Photography, a tool he has used in the last seven years or so, has become an intrinsic part of the work for Deluge. Shoots for this exhibition involved his partner, models, a horse in a stable and friends. “Amping up the drama” in this work is driven by an idea or concept, which evolves in the process. Beauty, in the drape of fabric, the play of light, the form of the human body, are poignantly rendered in these paintings. A common thread throughout his career is, he suggests, an interest in rendering light, “the play of light over spaces and planes,” he says.

The seven-minute artist film titled Time and Memory uses the ocean as a metaphor for the passing of time. “The ocean is the same ocean the day that we are born as the day that we die. Our lives feel so big between those two points, but for the ocean, relentlessly pounding away as time passes, it is a blink,” says the artist. Divided into two parts, the film relates the cycle of a single day (dawn, day, evening, night) and then the cycle of a whole life, with its own dawn, morning, daytime, twilight and night. “I’m thinking, at this stage, of the two levels which exist in the cycle of life. We progress from the young and curious, through elation and joy, to experience trouble and confusion, mystery and pain and then, hopefully, resolution, wisdom and peace.”
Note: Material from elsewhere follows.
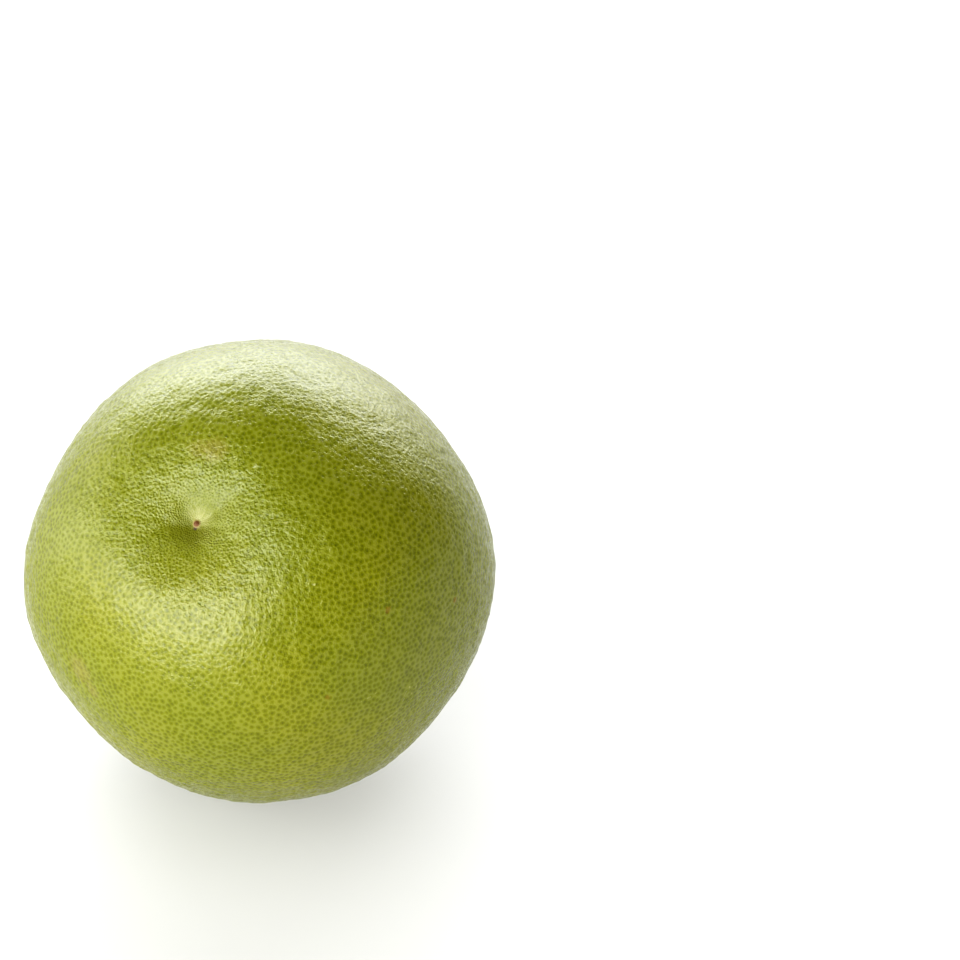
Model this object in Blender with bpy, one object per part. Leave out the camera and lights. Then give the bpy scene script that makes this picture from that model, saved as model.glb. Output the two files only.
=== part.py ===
"""Oroblanco, one whole fruit as picked, lying on the small flat spot it has settled on.

The blossom end is tilted up and forward, the stem end is down behind. The fruit is one closed
solid. It stands on the XY plane with its middle straight above the origin. Metres throughout.

The skin is worked out in the fruit's own frame: its middle at (0, 0, 0), +Z to the blossom end,
and headings counted round that axis from +X towards +Y.
"""

import math

import bpy
import numpy as np
from mathutils import Euler, Vector, geometry

# Body, measured from the middle of the fruit to its skin
EQUATOR_RADIUS = 0.0532
POLE_RADIUS = 0.0520  # before the two ends are dished in
SQUARENESS = 2.2  # 2 gives an ellipsoid, more gives fuller shoulders and flatter ends
SWELLINGS = (  # round the equator: how many, height, heading of a crest in degrees
    (2, 0.00045, 59.0),
    (3, 0.00014, 106.0),
    (4, 0.00059, 25.0),
    (5, 0.00017, 1.0),
    (6, 0.00034, 21.5),
)

# Blossom end: a wide dip, a funnel in it, and the dry stub of the style
BLOSSOM_DIP_DEPTH = 0.0048
BLOSSOM_DIP_REACH = 0.0162
BLOSSOM_FUNNEL_DEPTH = 0.0017
BLOSSOM_FUNNEL_REACH = 0.0050
BLOSSOM_FURROWS = (  # heading in degrees, depth, width of the furrow in degrees
    (45.0, 0.00055, 16.0),
    (205.0, 0.00040, 20.0),
    (300.0, 0.00025, 18.0),
)
STYLE_STUB_HEIGHT = 0.0007
STYLE_STUB_RADIUS = 0.00085

# Stem end: a basin with short furrows, and the flat round scar where the stalk came away
STEM_BASIN_DEPTH = 0.0048
STEM_BASIN_REACH = 0.0135
STEM_FURROWS = (
    (10.0, 0.00060, 13.0),
    (72.0, 0.00045, 11.0),
    (118.0, 0.00065, 13.0),
    (176.0, 0.00050, 12.0),
    (236.0, 0.00065, 14.0),
    (301.0, 0.00050, 12.0),
)
STEM_SCAR_RADIUS = 0.0027
STEM_SCAR_DEPTH = 0.0008
STEM_SCAR_WALL = 0.0005

# How the furrows run out from an end: they are deepest here, and fade both ways
FURROW_MIDDLE = 0.0075
FURROW_REACH = 0.0050

# Lie of the fruit
TILT = math.radians(41.5)  # of the blossom end from straight up
HEADING = math.radians(-24.3)  # the tilted end points to -Y, turned by this towards -X
MIDDLE_HEIGHT = 0.0532  # of the fruit's middle over the surface, which flattens the rest spot
REST_RIM_POINTS = 36
REST_RIM_CLEAR = 0.0015  # no other point of the skin is nearer than this to the spot's rim
REST_RIM_SEARCH = math.radians(30.0)  # from straight down, well outside the rim

# Facets: spacing of the points on the skin, fine at the two ends
SPACING = 0.0036
END_SPACING = 0.00048
SPACING_GROWTH = 0.22  # of spacing for each metre away from an end
ARC_STEPS = 4000

PEEL_GREEN = (0.300, 0.345, 0.030, 1.0)
PEEL_ROUGHNESS = 0.42

LIE = np.array(Euler((TILT, 0.0, HEADING)).to_matrix())  # the fruit's frame to the world


def bell(distance, reach):
    """1 at no distance, falling smoothly to nothing some way past the reach."""
    return np.exp(-((distance / reach) ** 2))


def furrows(heading, off_axis, marks):
    """Depth of the furrows that run out from one end, at these headings and distances."""
    along = bell(off_axis - FURROW_MIDDLE, FURROW_REACH)
    depth = np.zeros_like(heading)
    for middle, deep, wide in marks:
        turned = np.abs((np.degrees(heading) - middle + 180.0) % 360.0 - 180.0)
        depth += deep * bell(turned, wide)
    return depth * along


def round_radius(directions):
    """Distance from the middle to the skin along unit directions, before it is pressed flat."""
    across = np.hypot(directions[:, 0], directions[:, 1])
    along = directions[:, 2]
    heading = np.arctan2(directions[:, 1], directions[:, 0])
    radius = (
        (across / EQUATOR_RADIUS) ** SQUARENESS + (np.abs(along) / POLE_RADIUS) ** SQUARENESS
    ) ** (-1.0 / SQUARENESS)
    for count, height, crest in SWELLINGS:
        radius += height * np.cos(count * (heading - math.radians(crest))) * across**2
    off_axis = across * radius
    blossom = (
        BLOSSOM_DIP_DEPTH * bell(off_axis, BLOSSOM_DIP_REACH)
        + BLOSSOM_FUNNEL_DEPTH * bell(off_axis, BLOSSOM_FUNNEL_REACH)
        + furrows(heading, off_axis, BLOSSOM_FURROWS)
        - STYLE_STUB_HEIGHT * bell(off_axis, STYLE_STUB_RADIUS)
    )
    scar_floor = 1.0 / (1.0 + np.exp((off_axis - STEM_SCAR_RADIUS) / (STEM_SCAR_WALL / 4.0)))
    stem = (
        STEM_BASIN_DEPTH * bell(off_axis, STEM_BASIN_REACH)
        + furrows(heading, off_axis, STEM_FURROWS)
        + STEM_SCAR_DEPTH * scar_floor
    )
    return radius - np.where(along > 0.0, blossom, stem)


def spread_directions():
    """Unit directions spread over the whole fruit by the golden angle, closer near its ends."""
    angle = np.linspace(0.0, math.pi, ARC_STEPS)
    to_end = EQUATOR_RADIUS * np.minimum(angle, math.pi - angle)
    spacing = np.minimum(SPACING, END_SPACING + SPACING_GROWTH * to_end)
    points_per_area = 1.0 / (spacing**2 * math.sqrt(3.0) / 2.0)
    per_step = points_per_area * 2.0 * math.pi * EQUATOR_RADIUS**2 * np.sin(angle)
    so_far = np.concatenate([[0.0], np.cumsum((per_step[1:] + per_step[:-1]) / 2.0)])
    so_far *= math.pi / (ARC_STEPS - 1)
    count = int(so_far[-1])
    rank = np.arange(count)
    polar = np.interp((rank + 0.5) * so_far[-1] / count, so_far, angle)
    turn = rank * math.pi * (3.0 - math.sqrt(5.0))
    return np.stack(
        [np.sin(polar) * np.cos(turn), np.sin(polar) * np.sin(turn), np.cos(polar)], axis=1
    )


def rest_rim_directions():
    """Unit directions to the rim of the rest spot, where the round skin meets the surface."""
    turn = np.linspace(0.0, 2.0 * math.pi, REST_RIM_POINTS, endpoint=False)
    inside = np.zeros(REST_RIM_POINTS)
    outside = np.full(REST_RIM_POINTS, REST_RIM_SEARCH)
    for _ in range(40):
        angle = (inside + outside) / 2.0
        world = np.stack(
            [np.sin(angle) * np.cos(turn), np.sin(angle) * np.sin(turn), -np.cos(angle)], axis=1
        )
        directions = world @ LIE
        below = round_radius(directions) * np.cos(angle) > MIDDLE_HEIGHT
        inside = np.where(below, angle, inside)
        outside = np.where(below, outside, angle)
    return directions


def skin_directions():
    """The spread directions, with the rest spot's rim in place of those close to it.

    The last one points straight to the stem end."""
    spread = spread_directions()
    rim = rest_rim_directions()
    nearest = np.max(spread @ rim.T, axis=1)
    clear = nearest < math.cos(REST_RIM_CLEAR / MIDDLE_HEIGHT)
    stem_end = [(0.0, 0.0, -1.0)]
    return np.concatenate([spread[clear], rim, stem_end])


def sphere_triangles(directions):
    """Triangles between neighbours on the unit sphere, turning left as seen from outside.

    Seen from the stem end, the other points are drawn on a flat sheet and joined there. The
    open edge that is left round the sheet closes on the stem end, the last of the directions."""
    spread = directions[:-1]
    sheet = spread[:, :2] / (1.0 + spread[:, 2:])
    joined = geometry.delaunay_2d_cdt([Vector(point) for point in sheet], [], [], 0, 1e-9)
    triangles = np.array(joined[2])
    starts = triangles.ravel()
    ends = np.roll(triangles, -1, axis=1).ravel()
    count = len(directions)
    open_edges = ~np.isin(starts * count + ends, ends * count + starts)
    stem_end = np.full(open_edges.sum(), count - 1)
    closing = np.stack([ends[open_edges], starts[open_edges], stem_end], axis=1)
    return np.concatenate([triangles, closing])


def skin_points(directions):
    """The skin's points in the world, flat where the round body would reach under the surface."""
    world = directions @ LIE.T
    with_flat = MIDDLE_HEIGHT / np.maximum(-world[:, 2], 1e-6)
    radius = np.minimum(round_radius(directions), with_flat)
    return world * radius[:, None] + (0.0, 0.0, MIDDLE_HEIGHT)


def peel_material():
    material = bpy.data.materials.new("peel")
    material.use_nodes = True
    shader = material.node_tree.nodes["Principled BSDF"]
    shader.inputs["Base Color"].default_value = PEEL_GREEN
    shader.inputs["Roughness"].default_value = PEEL_ROUGHNESS
    shader.inputs["Metallic"].default_value = 0.0
    return material


def oroblanco_fruit():
    """The whole fruit: neighbours joined on a unit sphere, and each point moved to the skin."""
    directions = skin_directions()
    points = skin_points(directions)
    mesh = bpy.data.meshes.new("oroblanco_fruit")
    mesh.from_pydata(points.tolist(), [], sphere_triangles(directions).tolist())
    mesh.materials.append(peel_material())
    mesh.shade_smooth()
    mesh.set_sharp_from_angle(angle=math.radians(30.0))
    fruit = bpy.data.objects.new("oroblanco_fruit", mesh)
    bpy.context.scene.collection.objects.link(fruit)


def main():
    for leftover in list(bpy.data.objects):
        bpy.data.objects.remove(leftover)
    oroblanco_fruit()


main()
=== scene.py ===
import math

import bpy
import numpy as np
from mathutils import Euler, Matrix, Vector, geometry


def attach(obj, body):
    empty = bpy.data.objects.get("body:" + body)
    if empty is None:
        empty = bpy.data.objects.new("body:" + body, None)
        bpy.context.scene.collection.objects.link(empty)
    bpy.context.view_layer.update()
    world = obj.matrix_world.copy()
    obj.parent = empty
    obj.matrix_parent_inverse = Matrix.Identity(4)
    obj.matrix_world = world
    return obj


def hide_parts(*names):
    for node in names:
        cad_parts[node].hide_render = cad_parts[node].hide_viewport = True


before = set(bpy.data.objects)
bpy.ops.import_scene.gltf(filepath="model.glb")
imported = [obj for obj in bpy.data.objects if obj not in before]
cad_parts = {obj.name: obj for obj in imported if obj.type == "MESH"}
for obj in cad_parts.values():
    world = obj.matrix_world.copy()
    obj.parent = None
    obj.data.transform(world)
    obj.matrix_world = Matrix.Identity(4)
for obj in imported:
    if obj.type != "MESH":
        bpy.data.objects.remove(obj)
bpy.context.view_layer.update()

NODE = "oroblanco_fruit"

MILLIMETRES = 1000.0  # in a metre

# The body of the fruit, as the solid has it: from its middle to its skin, in metres
EQUATOR_RADIUS = 0.0532
POLE_RADIUS = 0.0520
SQUARENESS = 2.2

# Swellings round the girth: how many, height in metres, heading of one crest in degrees
SWELLINGS = (
    (2, 0.00045, 59.0),
    (3, 0.00014, 106.0),
    (4, 0.00059, 25.0),
    (5, 0.00017, 1.0),
    (6, 0.00034, 21.5),
)

# Furrows at the ends: heading in degrees, depth in metres, width in degrees
FURROW_MIDDLE = 0.0075
FURROW_REACH = 0.0050
BLOSSOM_FURROWS = (
    (45.0, 0.00055, 16.0),
    (205.0, 0.00040, 20.0),
    (300.0, 0.00025, 18.0),
)
STEM_FURROWS = (
    (10.0, 0.00060, 13.0),
    (72.0, 0.00045, 11.0),
    (118.0, 0.00065, 13.0),
    (176.0, 0.00050, 12.0),
    (236.0, 0.00065, 14.0),
    (301.0, 0.00050, 12.0),
)

BLOSSOM_DIP_DEPTH = 0.0048
BLOSSOM_DIP_REACH = 0.0162
BLOSSOM_FUNNEL_DEPTH = 0.0017
BLOSSOM_FUNNEL_REACH = 0.0050
STYLE_STUB_HEIGHT = 0.0007
STYLE_STUB_RADIUS = 0.00085
STEM_BASIN_DEPTH = 0.0048
STEM_BASIN_REACH = 0.0135
STEM_SCAR_RADIUS = 0.0027
STEM_SCAR_DEPTH = 0.0008
STEM_SCAR_WALL = 0.0005

# How the fruit lies
TILT = math.radians(41.5)
HEADING = math.radians(-24.3)
MIDDLE_HEIGHT = 0.0532
REST_RIM_SOFTNESS = 0.00022
LIE = np.array(Euler((TILT, 0.0, HEADING)).to_matrix())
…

Lessons of History is multi-layered, predominantly grey, with drips of paint, which run like tears down the paper. A woman, cradling a bare chested man in her arms, as though supporting him in water, has her eyes cast down. Light reveals the details of her face, lovingly rendered, the drape of the fabric and the man’s beard. The rest of their bodies recede into the watery greyness, yet ghostly forms hover there too, under the surface. This poignant image is tender, yet its lesson remains unclear.

The narratives that emerge tease away at the imagination, while the beauty in the image, vested in the play of light over fabric, the revelation of a face, takes us into its centre. Mortality, the poignancy of the moment and its capture are at the heart of his practice. “All my ambition is vested here, in the studio, making work I am satisfied with,” says McDonald, “I try to concentrate on what is essential to create the most emotion and achieve a sense of rightness in the pictures.”
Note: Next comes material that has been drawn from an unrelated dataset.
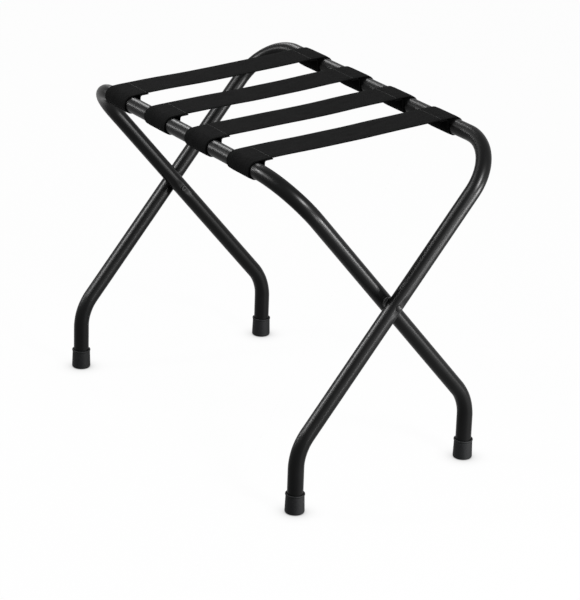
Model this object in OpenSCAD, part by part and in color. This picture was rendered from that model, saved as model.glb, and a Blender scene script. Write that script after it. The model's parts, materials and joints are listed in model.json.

NEW WORK BY ANGUS MCDONALD EXHIBITS AT DOMINIK MERSCH GALLERY FROM 30 JULY TO 22 AUGUST 2015.

DR JACQUELINE MILLNER
Senior lecturer, theoretical enquiry, University of Sydney

Jacqueline Millner has a critical interest in beauty as an aesthetic experience and its role in a post conceptual world, including in the hands of a realist painter. Given the advent of the camera, the “death of painting” argument and the perversity of handcrafting realism, she was intrigued to note Angus McDonald’s approach and interests when she wrote about his work in 2006. It was at a time when “it was rare to find someone in contemporary practice who was interested in still life. And who was exploring beauty at a time when it had largely been banished from the scene.”

She notes the limited selection of objects he uses, their familiarity and restricted palette, and argued that this singular focus facilitated a deeper engagement with everyday objects for the viewer, so simple but with such intensity. Its beauty for the viewer, she said, nurtured “a regeneration of our engagement with the world” and a capacity, within contemporary art, to develop “that critical experience of beauty in art”. McDonald has, in recent years, incorporated the use of photography into his processes, a tool used to deepen and extend his interest in surface. Art historical references from European painters – like Jacques-Louis David and Eugene Delacroix inform the heightened drama in recent works.
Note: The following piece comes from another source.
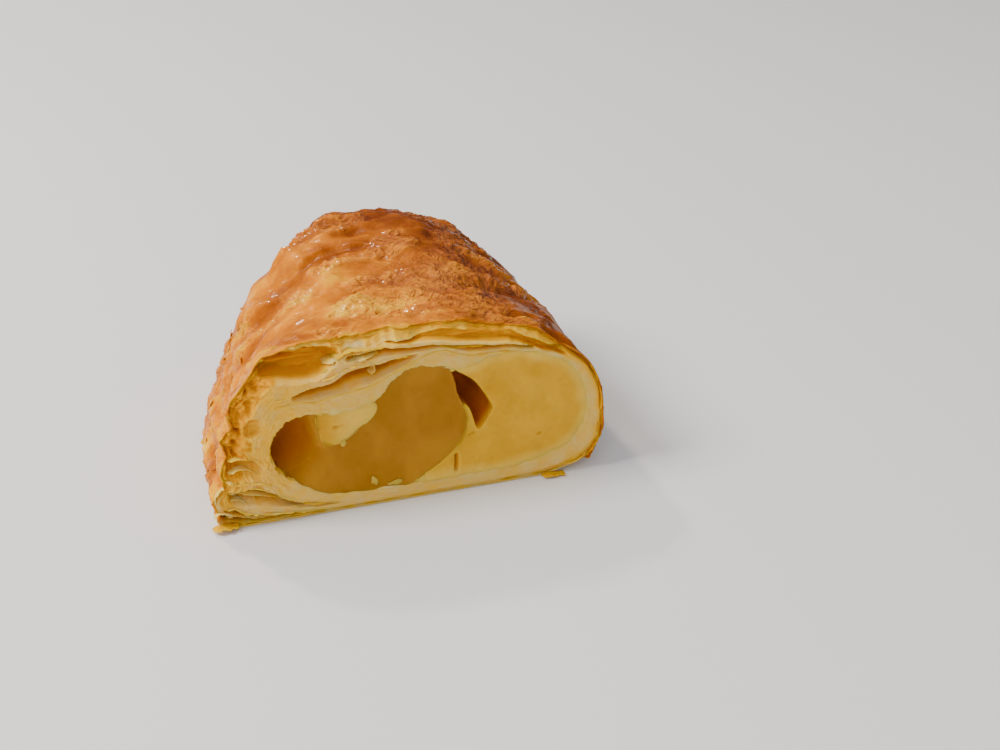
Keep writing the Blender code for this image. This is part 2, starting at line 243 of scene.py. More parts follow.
@dataclass
class PieForm:
    """The plain outer form and the filling's pocket, with the solid's own sizes."""

    depth: float = 78.0
    wall_depth: float = 71.0
    centre: tuple[float, float] = (50.0, 14.0)
    reach_left: float = 49.5
    reach_right: float = 38.5
    reach_up: float = 25.4
    reach_down: float = 15.0
    flank_lean: tuple[float, float] = (0.21, 0.40)
    corner_run: float = 22.0
    crown_height: float = 4.5
    crown_place: tuple[float, float] = (56.0, 56.0)
    crown_spread: tuple[float, float] = (24.0, 26.0)
    square_top_left: tuple[float, float] = (6.0, 3.5)
    square_top_right: float = 2.1
    square_bottom_right: float = 3.3
    square_bottom_left: float = 9.0
    close_left: float = 2.75
    close_right: float = 5.5
    close_up: float = 9.0
    end_centre_height: float = 10.0
    end_rounding: float = 1.7
    pocket_depth: float = 67.0
    pocket_close: float = 4.0
    floor_thickness: float = 3.6
    pocket_outline: tuple = (
        (19.5, 7.6), (14.6, 12.0), (13.2, 17.0), (15.6, 22.4), (20.4, 24.6), (28.0, 24.0),
        (35.5, 25.2), (40.0, 29.6), (44.5, 32.0), (50.0, 31.4), (55.0, 30.0), (64.0, 32.2),
        (73.0, 31.0), (81.0, 26.2), (84.4, 18.0), (82.6, 10.0), (76.5, 5.6), (66.0, 3.7),
        (50.0, 3.6), (36.0, 3.6), (26.0, 4.4))
    anchors: tuple = (
        (0.00, (0.6, 0.0), (19.5, 7.6)), (0.18, (9.5, 37.5), (15.6, 22.4)),
        (0.43, (48.0, 40.0), (47.5, 31.8)), (0.66, (88.5, 14.0), (84.2, 16.0)),
        (0.73, (80.0, 0.0), (76.5, 5.6)))
    columns: tuple[int, ...] = (112, 150, 92, 28, 34)
    torn_edge: tuple = (
        (0.0, 2.2), (0.05, 1.6), (0.12, 1.2), (0.17, 1.6), (0.2, 2.2), (0.24, 2.8),
        (0.45, 3.0), (0.58, 1.6), (0.64, 0.6), (0.72, 0.4), (0.94, 0.4), (1.0, 2.2))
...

“The intensity pulls on you as a viewer, to change your view,” says Millner. “The experience of these paintings takes you somewhere else, with heightened realism honing your viewing experience, you may see what you don’t normally see. McDonald’s work offers qualities that rest and refresh your vision.”

DOMINIK MERSCH
Director, Dominik Mersch Gallery

Dominik Mersch had taken an interest in Angus McDonald and his work for a number of years, noting the emotional resonance and intensity vested in his realist and evocative paintings. “Angus is a remarkable artist whose work I admire for its technicality, precision and appreciation of the sublime,” says Mersch. “He is curious and open minded in his practice, with international experience and influences, all traits that are complementary to the gallery’s ethos.”
It was the latter quality that was possibly most significant in terms of this new representation. Mersch is focused on a two way international exchange within the gallery’s program – and cites the “first ever cross-continental gallery swap” that took place between Sydney and Berlin in 2014. “Our Australian artists exhibited in Berlin where they were exposed to international audiences and curators beyond the context of art fairs.”

It is Mersch’s intention that his gallery “facilitates cross-pollination and cross-disciplinary practice between artists while placing them within the cultural critical context”. He also plans to introduce McDonald’s work to a new collector base, which may include exposure to international institutions.

Based in Lennox Head in New South Wales, McDonald’s studio-based paintings emerge out of what Mersch describes as a dynamic process, “a creative universe that is oblivious in some ways to the wider art world where I show my work.” Mersch adds: “Angus’s signature romanticism and bold aesthetic tropes are emblematic of an Australian lifestyle and are transformed into a compelling and symbolic body of work.”